Cerebral impairment is a decline in cognitive function that is more severe than expected during the normal aging process, but not as serious as dementia. The patient’s cognitive abilities are not comparable to peers, but it may be possible to live independently and perform a variety of tasks without assistance. This condition can manifest in a variety of ways, and is associated with a range of causes. These can include exposure to hazardous chemicals, brain injuries, and neurological disease.
Patients with cerebral impairment may have memory problems like not being able to perform tasks they should know how to do or being unable to learn new activities. They can also forget dates, names, and other basic information that is normally retained with age. For patients born with cognitive deficits, it may be difficult to acquire language skills. Critical thinking can be challenging and may make it hard for the patient to solve problems, interpret complex information, and answer multi-part questions.
At birth, some people have a form of cerebral impairment. This may be due to congenital abnormalities, fetal exposure to toxins, or problems with the birth. A 2007 study in England showed that vanishing twin, where a twin dies during the second or third trimester of pregnancy, is also a potential cause of cerebral impairment.
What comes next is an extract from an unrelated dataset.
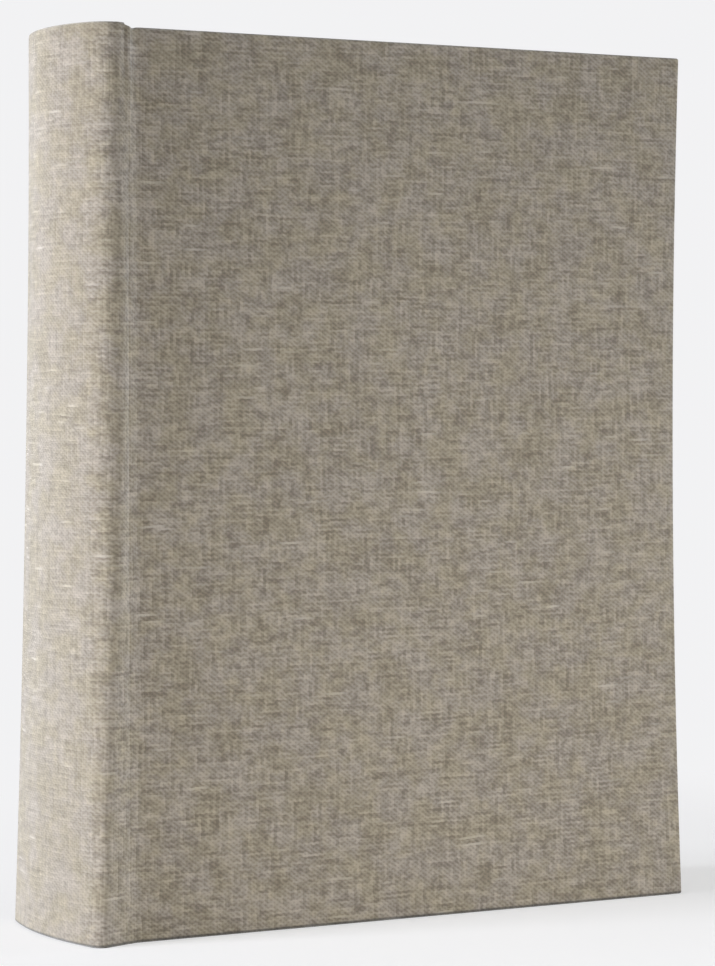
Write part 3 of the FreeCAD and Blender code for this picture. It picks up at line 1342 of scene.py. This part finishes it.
@dataclass
class SpineLinen(LinenPart):
    """Linen round the spine and down to both joints, folded in at head and tail.

    A station is a column: the stretch that it lies on, its side and its place on that stretch.
    """

    slope_shares: tuple[float, ...] = (0.0, 0.02, 0.045, 0.075, 0.11, 0.15,
                                       0.2, 0.27, 0.36, 0.48, 0.62, 0.8)
    edge_steps: int = 9
    arch_steps: int = 28
    fold_stack: float = 2.0 * MM
    front_rise: float = 0.35 * MM
    back_rise: float = -0.25 * MM
    rise_start: float = 4.0 * MM
    rise_turn: float = 1.6
    cap_draw: float = 0.15 * MM
    cap_reach: float = 2.8 * MM

    def __post_init__(self) -> None:
        """Lists the stations, and measures the linen from joint to joint half way up."""
        out = [(Stretch.SLOPE, t) for t in self.slope_shares]
        out += [(Stretch.EDGE, i / self.edge_steps) for i in range(self.edge_steps)]
        self.stations = [(stretch, Side.FRONT, t) for stretch, t in out]
        self.stations += [(Stretch.ARCH, Side.BACK, t) for t in spread(-1, 1, self.arch_steps + 1)]
        self.stations += [(stretch, Side.BACK, t) for stretch, t in reversed(out)]
        self.spine_run = self._lengths(self.album.height / 2)[-1]

    def place(self, station: Station, z: float, depth: float) -> Point:
        """A point of the cloth.

        Args:
            station: Its station.
            z: Height above the tail.
            depth: Depth inside the outer face.

        Returns:
            The point.
        """
        stretch, side, t = station
        section = SpineSection(self.album, z, side is Side.FRONT or t < 0)
        if stretch is Stretch.ARCH:
            near = max(0.0, 1 - min(z, self.album.height - z) / self.cap_reach)
            return section.on_arch(t, depth + self.cap_draw * near ** 2 * (1 - t ** 4))
        on_face = section.on_edge if stretch is Stretch.EDGE else section.on_slope
        s = on_face(side, t, 0.0)[0] + self.album.middle
        x, y, z = on_face(side, t, depth)
        return (x, y + side.value * self.joint.relief(s, z / self.album.height), z)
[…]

Infants may display signs of cognitive deficits early, and can lag behind their peers when it comes to learning in school settings.
Other people may develop cerebral impairment over time as they incur brain injuries or acquire medical conditions that affect the brain. This condition is more common in older adults, but is not a normal part of the aging process. Family members, friends, and care providers may notice that a patient has become more forgetful, less focused, and less capable of completing tasks. Cerebral impairment can interfere with self care skills, and may be noticeable in the form of less attention to personal hygiene, eating, and other tasks of daily living.
If a doctor suspects a patient has cerebral impairment, the patient may need to see a neurologist. A screening can provide information about the level of impairment and when it started, which may provide some clues about the cause. This can allow the neurologist to make some treatment recommendations. It may not be possible to reverse the impairment, but it could be stabilized, and the patient might benefit from tools like occupational therapy or a personal assistant to help with some tasks. Screening also provides a baseline level of information that the doctor can refer to in the future to determine if the patient is getting better or worse.